*AIM:* Set down the lines from the one containing "buildLog();" to the one containing "before = set(bpy.data.objects)", both lines included, exactly as they stand and with no other lines.
----- DATA FOR THIS TASK
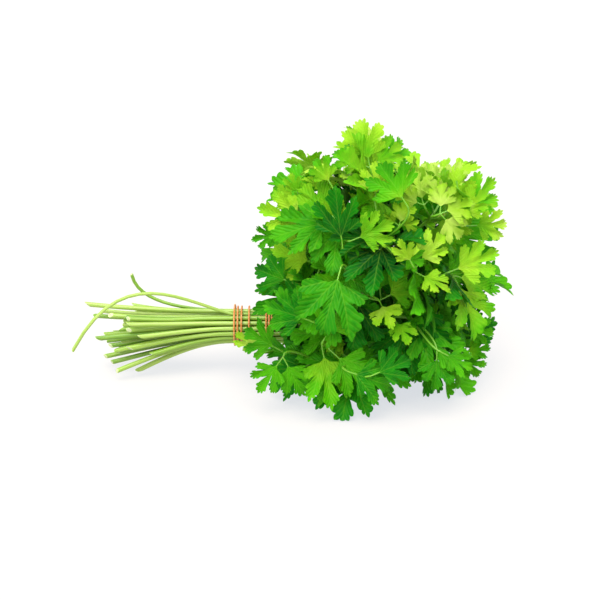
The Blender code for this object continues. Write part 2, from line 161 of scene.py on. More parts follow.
----------
----- DATA FOR THIS TASK
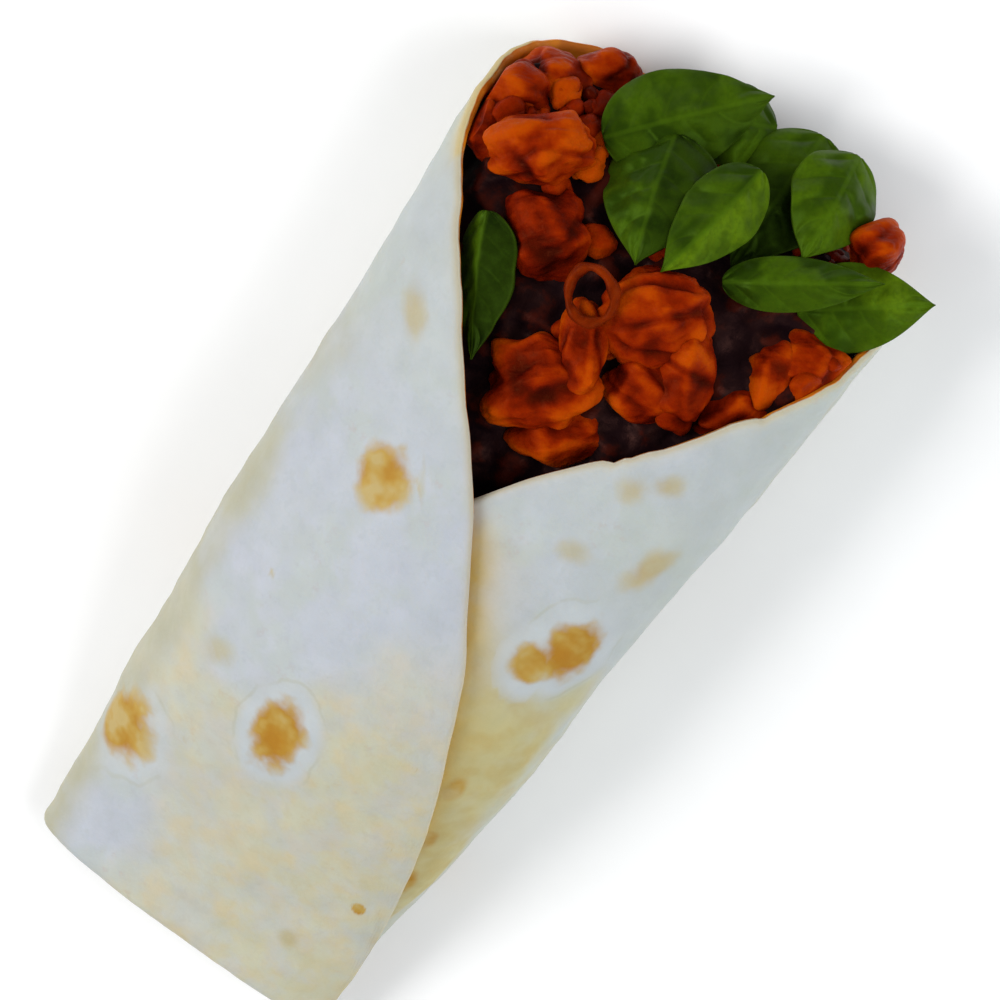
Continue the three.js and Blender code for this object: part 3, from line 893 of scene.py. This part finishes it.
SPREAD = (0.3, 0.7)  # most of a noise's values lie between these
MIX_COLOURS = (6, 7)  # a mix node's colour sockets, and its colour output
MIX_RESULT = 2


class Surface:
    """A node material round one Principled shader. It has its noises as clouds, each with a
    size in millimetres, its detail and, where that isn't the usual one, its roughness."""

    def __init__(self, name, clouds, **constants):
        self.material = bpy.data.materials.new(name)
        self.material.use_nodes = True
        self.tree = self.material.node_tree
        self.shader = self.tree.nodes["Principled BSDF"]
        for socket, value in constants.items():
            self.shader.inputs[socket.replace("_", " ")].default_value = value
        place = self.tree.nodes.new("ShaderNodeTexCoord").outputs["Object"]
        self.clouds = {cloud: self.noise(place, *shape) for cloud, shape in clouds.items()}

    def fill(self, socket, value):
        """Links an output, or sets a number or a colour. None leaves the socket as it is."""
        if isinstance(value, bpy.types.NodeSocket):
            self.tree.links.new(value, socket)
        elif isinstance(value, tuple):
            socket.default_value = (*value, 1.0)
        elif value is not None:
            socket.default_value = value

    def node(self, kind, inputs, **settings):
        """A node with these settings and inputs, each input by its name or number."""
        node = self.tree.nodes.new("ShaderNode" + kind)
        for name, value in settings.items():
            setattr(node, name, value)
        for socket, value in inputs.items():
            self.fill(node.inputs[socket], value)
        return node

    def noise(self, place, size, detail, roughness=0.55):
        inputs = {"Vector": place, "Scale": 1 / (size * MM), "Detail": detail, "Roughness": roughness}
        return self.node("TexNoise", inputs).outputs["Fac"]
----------
----- DATA FOR THIS TASK
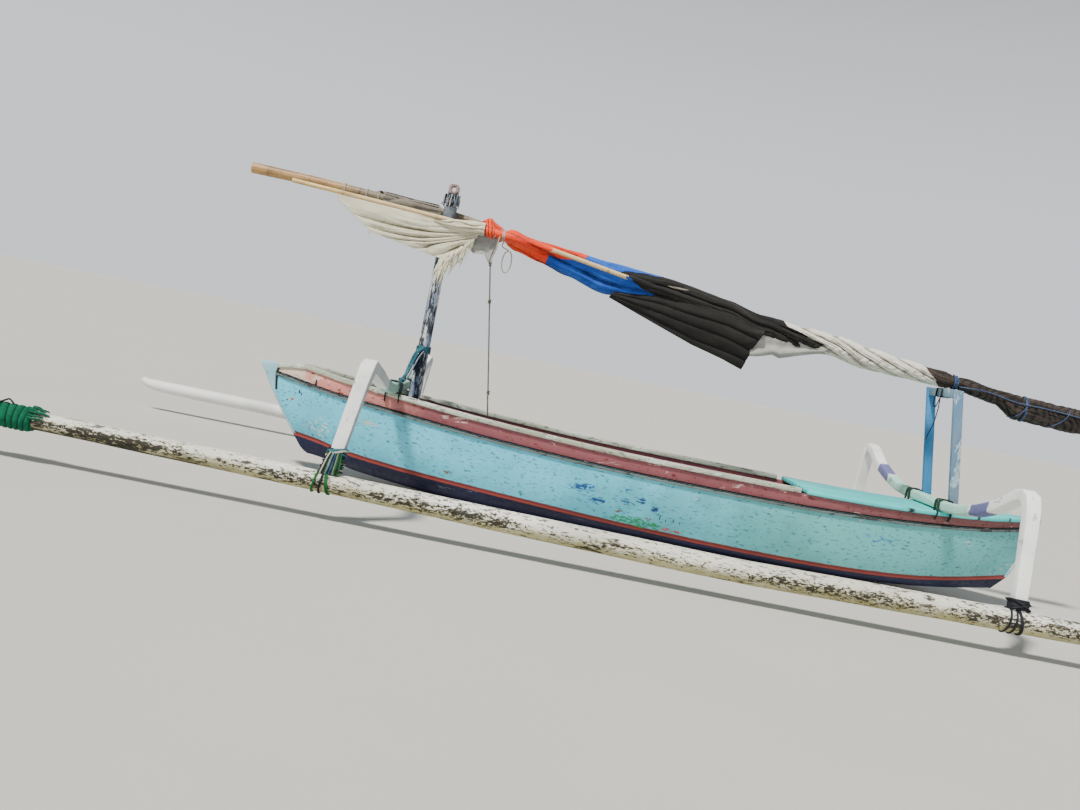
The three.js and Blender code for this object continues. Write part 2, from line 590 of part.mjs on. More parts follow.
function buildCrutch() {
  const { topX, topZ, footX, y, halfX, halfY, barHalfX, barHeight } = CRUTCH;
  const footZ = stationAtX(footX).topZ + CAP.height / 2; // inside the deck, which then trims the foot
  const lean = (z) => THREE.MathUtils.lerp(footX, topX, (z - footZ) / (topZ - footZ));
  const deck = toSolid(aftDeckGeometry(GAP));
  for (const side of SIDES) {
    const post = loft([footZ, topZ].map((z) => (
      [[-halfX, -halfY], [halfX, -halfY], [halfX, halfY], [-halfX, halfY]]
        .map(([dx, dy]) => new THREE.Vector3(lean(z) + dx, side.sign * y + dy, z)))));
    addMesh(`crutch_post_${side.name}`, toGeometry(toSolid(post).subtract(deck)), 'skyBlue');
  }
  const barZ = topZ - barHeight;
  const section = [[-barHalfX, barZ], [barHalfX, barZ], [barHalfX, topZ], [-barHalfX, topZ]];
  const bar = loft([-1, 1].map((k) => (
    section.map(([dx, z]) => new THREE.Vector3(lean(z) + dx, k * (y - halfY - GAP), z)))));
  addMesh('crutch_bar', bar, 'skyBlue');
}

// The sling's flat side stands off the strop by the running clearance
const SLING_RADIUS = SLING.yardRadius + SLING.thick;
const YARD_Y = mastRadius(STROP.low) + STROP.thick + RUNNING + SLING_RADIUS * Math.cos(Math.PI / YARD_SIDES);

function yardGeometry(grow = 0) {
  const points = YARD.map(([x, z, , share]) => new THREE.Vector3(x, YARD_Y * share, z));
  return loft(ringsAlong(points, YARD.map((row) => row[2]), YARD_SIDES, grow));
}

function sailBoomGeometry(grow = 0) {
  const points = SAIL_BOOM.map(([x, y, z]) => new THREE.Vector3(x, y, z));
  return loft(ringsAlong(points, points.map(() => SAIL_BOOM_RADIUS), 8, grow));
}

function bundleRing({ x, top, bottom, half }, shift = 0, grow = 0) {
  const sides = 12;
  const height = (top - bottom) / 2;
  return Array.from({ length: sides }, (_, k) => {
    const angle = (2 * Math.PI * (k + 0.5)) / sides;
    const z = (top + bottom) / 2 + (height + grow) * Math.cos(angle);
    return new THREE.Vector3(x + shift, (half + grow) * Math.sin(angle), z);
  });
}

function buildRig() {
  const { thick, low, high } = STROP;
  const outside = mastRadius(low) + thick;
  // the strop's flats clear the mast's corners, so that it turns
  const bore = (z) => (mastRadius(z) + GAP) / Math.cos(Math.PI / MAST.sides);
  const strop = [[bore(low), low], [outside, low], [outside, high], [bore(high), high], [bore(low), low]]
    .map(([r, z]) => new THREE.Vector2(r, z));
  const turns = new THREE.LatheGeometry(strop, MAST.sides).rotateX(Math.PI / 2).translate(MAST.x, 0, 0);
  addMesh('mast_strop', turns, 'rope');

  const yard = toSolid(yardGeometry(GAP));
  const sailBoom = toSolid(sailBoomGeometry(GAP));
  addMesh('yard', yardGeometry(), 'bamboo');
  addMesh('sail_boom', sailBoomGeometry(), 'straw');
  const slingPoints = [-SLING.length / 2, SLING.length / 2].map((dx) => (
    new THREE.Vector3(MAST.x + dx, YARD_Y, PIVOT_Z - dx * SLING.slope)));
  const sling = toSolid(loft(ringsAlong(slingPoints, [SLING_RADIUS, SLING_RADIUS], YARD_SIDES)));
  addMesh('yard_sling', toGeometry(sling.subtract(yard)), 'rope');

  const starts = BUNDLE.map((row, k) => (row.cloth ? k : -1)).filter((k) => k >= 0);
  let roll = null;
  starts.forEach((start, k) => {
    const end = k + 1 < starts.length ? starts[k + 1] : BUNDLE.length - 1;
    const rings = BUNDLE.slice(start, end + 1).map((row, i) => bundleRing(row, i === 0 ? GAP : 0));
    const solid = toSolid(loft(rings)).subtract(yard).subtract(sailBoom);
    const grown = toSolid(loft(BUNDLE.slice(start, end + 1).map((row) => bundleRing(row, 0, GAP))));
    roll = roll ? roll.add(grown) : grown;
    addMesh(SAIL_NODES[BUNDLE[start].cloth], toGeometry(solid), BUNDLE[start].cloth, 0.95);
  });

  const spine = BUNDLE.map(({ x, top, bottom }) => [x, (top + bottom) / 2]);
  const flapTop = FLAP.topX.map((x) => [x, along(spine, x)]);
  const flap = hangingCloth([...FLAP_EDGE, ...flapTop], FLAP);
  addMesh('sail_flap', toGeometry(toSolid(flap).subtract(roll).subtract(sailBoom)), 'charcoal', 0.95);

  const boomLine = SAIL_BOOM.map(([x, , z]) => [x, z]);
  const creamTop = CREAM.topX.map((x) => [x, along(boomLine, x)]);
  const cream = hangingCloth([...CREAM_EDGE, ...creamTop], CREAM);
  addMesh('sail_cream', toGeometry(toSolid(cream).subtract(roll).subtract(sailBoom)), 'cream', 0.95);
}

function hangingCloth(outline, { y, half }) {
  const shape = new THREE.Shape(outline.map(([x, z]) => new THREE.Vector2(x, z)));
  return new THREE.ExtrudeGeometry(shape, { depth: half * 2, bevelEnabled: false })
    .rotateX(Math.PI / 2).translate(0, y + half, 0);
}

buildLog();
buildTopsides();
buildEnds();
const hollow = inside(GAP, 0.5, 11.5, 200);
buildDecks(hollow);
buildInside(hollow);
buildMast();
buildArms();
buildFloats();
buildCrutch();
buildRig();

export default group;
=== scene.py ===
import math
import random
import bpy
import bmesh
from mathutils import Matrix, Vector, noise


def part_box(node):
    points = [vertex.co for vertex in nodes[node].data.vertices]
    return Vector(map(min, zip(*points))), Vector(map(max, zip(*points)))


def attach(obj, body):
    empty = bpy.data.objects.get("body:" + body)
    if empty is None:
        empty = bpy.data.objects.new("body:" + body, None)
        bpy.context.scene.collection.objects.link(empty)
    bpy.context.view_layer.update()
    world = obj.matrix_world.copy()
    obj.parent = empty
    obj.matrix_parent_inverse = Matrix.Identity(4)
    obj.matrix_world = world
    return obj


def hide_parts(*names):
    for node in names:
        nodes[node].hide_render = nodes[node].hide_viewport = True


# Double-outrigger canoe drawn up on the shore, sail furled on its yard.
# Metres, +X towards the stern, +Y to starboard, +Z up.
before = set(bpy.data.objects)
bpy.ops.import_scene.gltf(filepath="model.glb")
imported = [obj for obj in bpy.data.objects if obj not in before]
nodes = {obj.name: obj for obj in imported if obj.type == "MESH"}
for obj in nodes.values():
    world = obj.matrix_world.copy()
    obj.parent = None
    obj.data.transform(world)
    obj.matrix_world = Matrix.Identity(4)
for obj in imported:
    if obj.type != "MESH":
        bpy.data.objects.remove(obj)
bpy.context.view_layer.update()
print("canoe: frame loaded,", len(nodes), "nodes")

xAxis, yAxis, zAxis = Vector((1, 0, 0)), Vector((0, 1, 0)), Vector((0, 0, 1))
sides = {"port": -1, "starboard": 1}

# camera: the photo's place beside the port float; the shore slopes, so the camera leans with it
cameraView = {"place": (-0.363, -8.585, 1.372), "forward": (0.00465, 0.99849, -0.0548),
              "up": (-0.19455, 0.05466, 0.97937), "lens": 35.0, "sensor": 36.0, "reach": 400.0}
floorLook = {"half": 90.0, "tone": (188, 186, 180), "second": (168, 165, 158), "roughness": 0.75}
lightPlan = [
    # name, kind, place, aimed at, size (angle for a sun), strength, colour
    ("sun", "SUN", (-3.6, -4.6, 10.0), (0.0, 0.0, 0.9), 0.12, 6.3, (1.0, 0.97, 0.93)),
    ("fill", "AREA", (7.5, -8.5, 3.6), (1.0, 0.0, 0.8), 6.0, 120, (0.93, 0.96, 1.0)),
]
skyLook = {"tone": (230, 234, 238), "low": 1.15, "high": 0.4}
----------
*FINAL RESULT:*
buildLog();
buildTopsides();
buildEnds();
const hollow = inside(GAP, 0.5, 11.5, 200);
buildDecks(hollow);
buildInside(hollow);
buildMast();
buildArms();
buildFloats();
buildCrutch();
buildRig();

export default group;
=== scene.py ===
import math
import random
import bpy
import bmesh
from mathutils import Matrix, Vector, noise


def part_box(node):
    points = [vertex.co for vertex in nodes[node].data.vertices]
    return Vector(map(min, zip(*points))), Vector(map(max, zip(*points)))


def attach(obj, body):
    empty = bpy.data.objects.get("body:" + body)
    if empty is None:
        empty = bpy.data.objects.new("body:" + body, None)
        bpy.context.scene.collection.objects.link(empty)
    bpy.context.view_layer.update()
    world = obj.matrix_world.copy()
    obj.parent = empty
    obj.matrix_parent_inverse = Matrix.Identity(4)
    obj.matrix_world = world
    return obj


def hide_parts(*names):
    for node in names:
        nodes[node].hide_render = nodes[node].hide_viewport = True


# Double-outrigger canoe drawn up on the shore, sail furled on its yard.
# Metres, +X towards the stern, +Y to starboard, +Z up.
before = set(bpy.data.objects)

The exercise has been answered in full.